One of the most Boston parts of the story isn’t in Whitey’s memoirs, but in the also previously-unseen FBI report after Whitey was lugged in California. FBI agents Morris and Connolly apparently didn’t get along, for a very basic reason.

“According to BULGER, both MORRIS and CONNOLLY applied to participate in a Master’s program at Harvard University offered to FBI employees. CONNOLLY was selected to attend while MORRIS was not. This was the source or MORRIS’s hatred for CONNOLLY.”

Well, now I can understand the enmity.

Whitey really hated Morris. After going on the lam, Whitey called him. Morris had been promoted director of the FBI academy in Quantico VA because…. well, who better to instruct young G-men into how to be utterly corrupt.

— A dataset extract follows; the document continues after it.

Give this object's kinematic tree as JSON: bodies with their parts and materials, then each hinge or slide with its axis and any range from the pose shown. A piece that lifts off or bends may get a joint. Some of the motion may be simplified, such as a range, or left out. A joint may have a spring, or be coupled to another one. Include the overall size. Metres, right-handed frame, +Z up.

We’d always heard that when he telephoned, Whitey identified himself as “Mr. White.” In his unpublished memoirs, Whitey says he claimed to be “Kevin White,” which is even funnier, him taking the name of the former mayor.

Back in 1975, Mayor White thought Kevin was trying to murder him, during the busing election – “he was crazy enough, even then,” White said on videotape a few years later.

Whitey blamed him for being publicly identified as a rat for the FBI. He says Morris hated him because he’d asked Whitey to kill his wife for him to protect his full FBI pension – doesn’t get much more Southie than that, does it?

“He never spelt it out but would tell me I could solve his problem. I knew he was like awounded tiger who didn’t like me but liked $.”

So Whitey says Morris, not Connolly, told him in December 1994 to do a Dixie before he was indicted and arrested. Whitey believed Morris wanted him to be a fugitive so he could be shot by the cops – “a proxy hit,” as Whitey calls it.

It all came out in that call from “Kevin White” to Morris at the FBI academy in 1995.

“I told him I should blow your brains out but better yet I threatened him with, ‘If I go down your (sic) coming too.”

It was a good read. I give it three and a half out of five stars.

Zip Connolly’s lawyer, Peter Mullane, told me yesterday that more Whitey filings are coming soon in the Florida case.

Just in time for Father’s Day, I hope!